** Start Data lines **

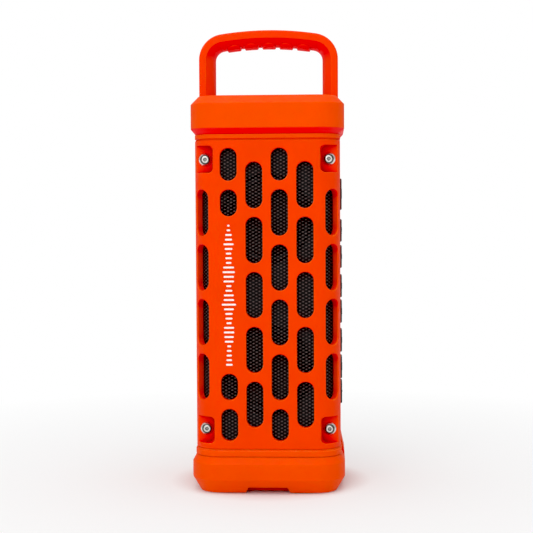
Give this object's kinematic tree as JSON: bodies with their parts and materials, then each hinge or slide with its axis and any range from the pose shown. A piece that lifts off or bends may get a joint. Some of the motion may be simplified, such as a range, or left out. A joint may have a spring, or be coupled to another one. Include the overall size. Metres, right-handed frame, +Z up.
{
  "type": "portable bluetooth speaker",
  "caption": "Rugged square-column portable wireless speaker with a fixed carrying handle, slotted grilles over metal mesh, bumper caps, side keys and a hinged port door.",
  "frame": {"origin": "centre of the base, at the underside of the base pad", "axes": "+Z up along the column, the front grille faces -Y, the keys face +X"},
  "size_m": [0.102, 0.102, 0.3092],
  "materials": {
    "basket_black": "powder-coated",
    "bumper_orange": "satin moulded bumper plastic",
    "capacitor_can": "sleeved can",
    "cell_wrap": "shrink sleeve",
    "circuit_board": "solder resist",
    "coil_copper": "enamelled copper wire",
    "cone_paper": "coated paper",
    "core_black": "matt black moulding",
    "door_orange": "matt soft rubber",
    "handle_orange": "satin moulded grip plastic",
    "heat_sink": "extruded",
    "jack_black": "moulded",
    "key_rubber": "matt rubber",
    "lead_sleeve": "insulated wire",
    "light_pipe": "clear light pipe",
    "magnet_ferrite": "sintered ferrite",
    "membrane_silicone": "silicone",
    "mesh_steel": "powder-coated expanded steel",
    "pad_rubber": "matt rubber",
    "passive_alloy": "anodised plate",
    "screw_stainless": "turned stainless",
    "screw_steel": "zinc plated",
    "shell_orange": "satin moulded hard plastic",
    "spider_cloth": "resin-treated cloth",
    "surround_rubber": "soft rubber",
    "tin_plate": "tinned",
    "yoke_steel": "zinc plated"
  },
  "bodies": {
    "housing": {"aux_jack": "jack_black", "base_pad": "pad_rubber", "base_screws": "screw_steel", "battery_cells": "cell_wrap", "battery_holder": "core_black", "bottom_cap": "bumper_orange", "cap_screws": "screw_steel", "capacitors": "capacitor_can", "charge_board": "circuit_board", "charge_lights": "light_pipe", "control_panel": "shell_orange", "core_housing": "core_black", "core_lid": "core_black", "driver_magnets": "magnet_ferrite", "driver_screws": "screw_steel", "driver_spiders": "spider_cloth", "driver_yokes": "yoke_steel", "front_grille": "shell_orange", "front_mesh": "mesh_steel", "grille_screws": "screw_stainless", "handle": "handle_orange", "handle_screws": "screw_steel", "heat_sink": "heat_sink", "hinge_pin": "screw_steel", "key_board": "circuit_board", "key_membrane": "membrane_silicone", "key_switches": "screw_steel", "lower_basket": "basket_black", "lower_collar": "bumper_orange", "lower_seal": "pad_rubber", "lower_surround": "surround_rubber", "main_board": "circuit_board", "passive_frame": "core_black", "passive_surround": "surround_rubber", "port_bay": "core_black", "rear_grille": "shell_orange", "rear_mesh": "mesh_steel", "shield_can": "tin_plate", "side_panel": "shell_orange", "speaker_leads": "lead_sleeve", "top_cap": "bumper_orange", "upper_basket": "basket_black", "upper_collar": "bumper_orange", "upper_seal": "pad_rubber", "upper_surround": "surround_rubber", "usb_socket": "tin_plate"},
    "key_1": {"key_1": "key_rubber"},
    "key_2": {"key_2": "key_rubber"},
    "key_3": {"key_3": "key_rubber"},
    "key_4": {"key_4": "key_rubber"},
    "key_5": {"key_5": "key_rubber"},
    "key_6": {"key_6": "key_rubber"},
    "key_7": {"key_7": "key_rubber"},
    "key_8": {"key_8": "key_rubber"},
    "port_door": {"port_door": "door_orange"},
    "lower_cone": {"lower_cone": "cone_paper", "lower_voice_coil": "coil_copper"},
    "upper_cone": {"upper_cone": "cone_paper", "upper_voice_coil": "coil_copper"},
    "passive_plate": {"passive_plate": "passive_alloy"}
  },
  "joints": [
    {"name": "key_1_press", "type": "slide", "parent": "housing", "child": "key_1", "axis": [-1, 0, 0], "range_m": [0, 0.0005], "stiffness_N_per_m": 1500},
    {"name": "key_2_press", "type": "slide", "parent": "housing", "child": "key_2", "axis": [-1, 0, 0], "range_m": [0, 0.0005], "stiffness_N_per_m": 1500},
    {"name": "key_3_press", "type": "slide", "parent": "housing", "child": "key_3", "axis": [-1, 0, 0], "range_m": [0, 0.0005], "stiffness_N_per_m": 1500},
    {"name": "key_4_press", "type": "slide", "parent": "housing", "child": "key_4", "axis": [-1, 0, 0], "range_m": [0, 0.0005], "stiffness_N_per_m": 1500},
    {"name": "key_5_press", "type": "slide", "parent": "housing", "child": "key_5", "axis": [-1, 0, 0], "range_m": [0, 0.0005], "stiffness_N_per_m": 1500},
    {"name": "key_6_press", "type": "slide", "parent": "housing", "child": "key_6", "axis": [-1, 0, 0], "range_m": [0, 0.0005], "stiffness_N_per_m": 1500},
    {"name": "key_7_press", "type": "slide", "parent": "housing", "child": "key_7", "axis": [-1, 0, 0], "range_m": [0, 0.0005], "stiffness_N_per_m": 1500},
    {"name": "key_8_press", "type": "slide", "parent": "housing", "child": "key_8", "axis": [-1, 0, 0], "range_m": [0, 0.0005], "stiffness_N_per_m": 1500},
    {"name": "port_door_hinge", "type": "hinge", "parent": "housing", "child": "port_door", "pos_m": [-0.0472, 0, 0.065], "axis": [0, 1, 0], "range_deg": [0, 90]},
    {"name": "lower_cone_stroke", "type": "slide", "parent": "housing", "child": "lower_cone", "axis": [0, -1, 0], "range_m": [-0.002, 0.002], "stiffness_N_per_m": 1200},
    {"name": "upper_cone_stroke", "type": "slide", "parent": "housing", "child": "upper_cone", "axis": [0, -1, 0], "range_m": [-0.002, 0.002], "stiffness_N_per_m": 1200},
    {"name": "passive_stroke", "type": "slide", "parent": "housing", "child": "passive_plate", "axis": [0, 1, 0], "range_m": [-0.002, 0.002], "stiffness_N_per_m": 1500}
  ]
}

** End Data lines **

### Written problem:
Make an exact copy of all the data.

### Response:
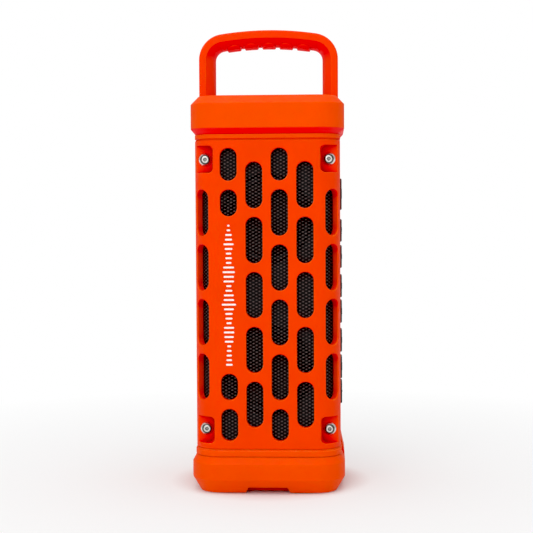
Give this object's kinematic tree as JSON: bodies with their parts and materials, then each hinge or slide with its axis and any range from the pose shown. A piece that lifts off or bends may get a joint. Some of the motion may be simplified, such as a range, or left out. A joint may have a spring, or be coupled to another one. Include the overall size. Metres, right-handed frame, +Z up.
{
  "type": "portable bluetooth speaker",
  "caption": "Rugged square-column portable wireless speaker with a fixed carrying handle, slotted grilles over metal mesh, bumper caps, side keys and a hinged port door.",
  "frame": {"origin": "centre of the base, at the underside of the base pad", "axes": "+Z up along the column, the front grille faces -Y, the keys face +X"},
  "size_m": [0.102, 0.102, 0.3092],
  "materials": {
    "basket_black": "powder-coated",
    "bumper_orange": "satin moulded bumper plastic",
    "capacitor_can": "sleeved can",
    "cell_wrap": "shrink sleeve",
    "circuit_board": "solder resist",
    "coil_copper": "enamelled copper wire",
    "cone_paper": "coated paper",
    "core_black": "matt black moulding",
    "door_orange": "matt soft rubber",
    "handle_orange": "satin moulded grip plastic",
    "heat_sink": "extruded",
    "jack_black": "moulded",
    "key_rubber": "matt rubber",
    "lead_sleeve": "insulated wire",
    "light_pipe": "clear light pipe",
    "magnet_ferrite": "sintered ferrite",
    "membrane_silicone": "silicone",
    "mesh_steel": "powder-coated expanded steel",
    "pad_rubber": "matt rubber",
    "passive_alloy": "anodised plate",
    "screw_stainless": "turned stainless",
    "screw_steel": "zinc plated",
    "shell_orange": "satin moulded hard plastic",
    "spider_cloth": "resin-treated cloth",
    "surround_rubber": "soft rubber",
    "tin_plate": "tinned",
    "yoke_steel": "zinc plated"
  },
  "bodies": {
    "housing": {"aux_jack": "jack_black", "base_pad": "pad_rubber", "base_screws": "screw_steel", "battery_cells": "cell_wrap", "battery_holder": "core_black", "bottom_cap": "bumper_orange", "cap_screws": "screw_steel", "capacitors": "capacitor_can", "charge_board": "circuit_board", "charge_lights": "light_pipe", "control_panel": "shell_orange", "core_housing": "core_black", "core_lid": "core_black", "driver_magnets": "magnet_ferrite", "driver_screws": "screw_steel", "driver_spiders": "spider_cloth", "driver_yokes": "yoke_steel", "front_grille": "shell_orange", "front_mesh": "mesh_steel", "grille_screws": "screw_stainless", "handle": "handle_orange", "handle_screws": "screw_steel", "heat_sink": "heat_sink", "hinge_pin": "screw_steel", "key_board": "circuit_board", "key_membrane": "membrane_silicone", "key_switches": "screw_steel", "lower_basket": "basket_black", "lower_collar": "bumper_orange", "lower_seal": "pad_rubber", "lower_surround": "surround_rubber", "main_board": "circuit_board", "passive_frame": "core_black", "passive_surround": "surround_rubber", "port_bay": "core_black", "rear_grille": "shell_orange", "rear_mesh": "mesh_steel", "shield_can": "tin_plate", "side_panel": "shell_orange", "speaker_leads": "lead_sleeve", "top_cap": "bumper_orange", "upper_basket": "basket_black", "upper_collar": "bumper_orange", "upper_seal": "pad_rubber", "upper_surround": "surround_rubber", "usb_socket": "tin_plate"},
    "key_1": {"key_1": "key_rubber"},
    "key_2": {"key_2": "key_rubber"},
    "key_3": {"key_3": "key_rubber"},
    "key_4": {"key_4": "key_rubber"},
    "key_5": {"key_5": "key_rubber"},
    "key_6": {"key_6": "key_rubber"},
    "key_7": {"key_7": "key_rubber"},
    "key_8": {"key_8": "key_rubber"},
    "port_door": {"port_door": "door_orange"},
    "lower_cone": {"lower_cone": "cone_paper", "lower_voice_coil": "coil_copper"},
    "upper_cone": {"upper_cone": "cone_paper", "upper_voice_coil": "coil_copper"},
    "passive_plate": {"passive_plate": "passive_alloy"}
  },
  "joints": [
    {"name": "key_1_press", "type": "slide", "parent": "housing", "child": "key_1", "axis": [-1, 0, 0], "range_m": [0, 0.0005], "stiffness_N_per_m": 1500},
    {"name": "key_2_press", "type": "slide", "parent": "housing", "child": "key_2", "axis": [-1, 0, 0], "range_m": [0, 0.0005], "stiffness_N_per_m": 1500},
    {"name": "key_3_press", "type": "slide", "parent": "housing", "child": "key_3", "axis": [-1, 0, 0], "range_m": [0, 0.0005], "stiffness_N_per_m": 1500},
    {"name": "key_4_press", "type": "slide", "parent": "housing", "child": "key_4", "axis": [-1, 0, 0], "range_m": [0, 0.0005], "stiffness_N_per_m": 1500},
    {"name": "key_5_press", "type": "slide", "parent": "housing", "child": "key_5", "axis": [-1, 0, 0], "range_m": [0, 0.0005], "stiffness_N_per_m": 1500},
    {"name": "key_6_press", "type": "slide", "parent": "housing", "child": "key_6", "axis": [-1, 0, 0], "range_m": [0, 0.0005], "stiffness_N_per_m": 1500},
    {"name": "key_7_press", "type": "slide", "parent": "housing", "child": "key_7", "axis": [-1, 0, 0], "range_m": [0, 0.0005], "stiffness_N_per_m": 1500},
    {"name": "key_8_press", "type": "slide", "parent": "housing", "child": "key_8", "axis": [-1, 0, 0], "range_m": [0, 0.0005], "stiffness_N_per_m": 1500},
    {"name": "port_door_hinge", "type": "hinge", "parent": "housing", "child": "port_door", "pos_m": [-0.0472, 0, 0.065], "axis": [0, 1, 0], "range_deg": [0, 90]},
    {"name": "lower_cone_stroke", "type": "slide", "parent": "housing", "child": "lower_cone", "axis": [0, -1, 0], "range_m": [-0.002, 0.002], "stiffness_N_per_m": 1200},
    {"name": "upper_cone_stroke", "type": "slide", "parent": "housing", "child": "upper_cone", "axis": [0, -1, 0], "range_m": [-0.002, 0.002], "stiffness_N_per_m": 1200},
    {"name": "passive_stroke", "type": "slide", "parent": "housing", "child": "passive_plate", "axis": [0, 1, 0], "range_m": [-0.002, 0.002], "stiffness_N_per_m": 1500}
  ]
}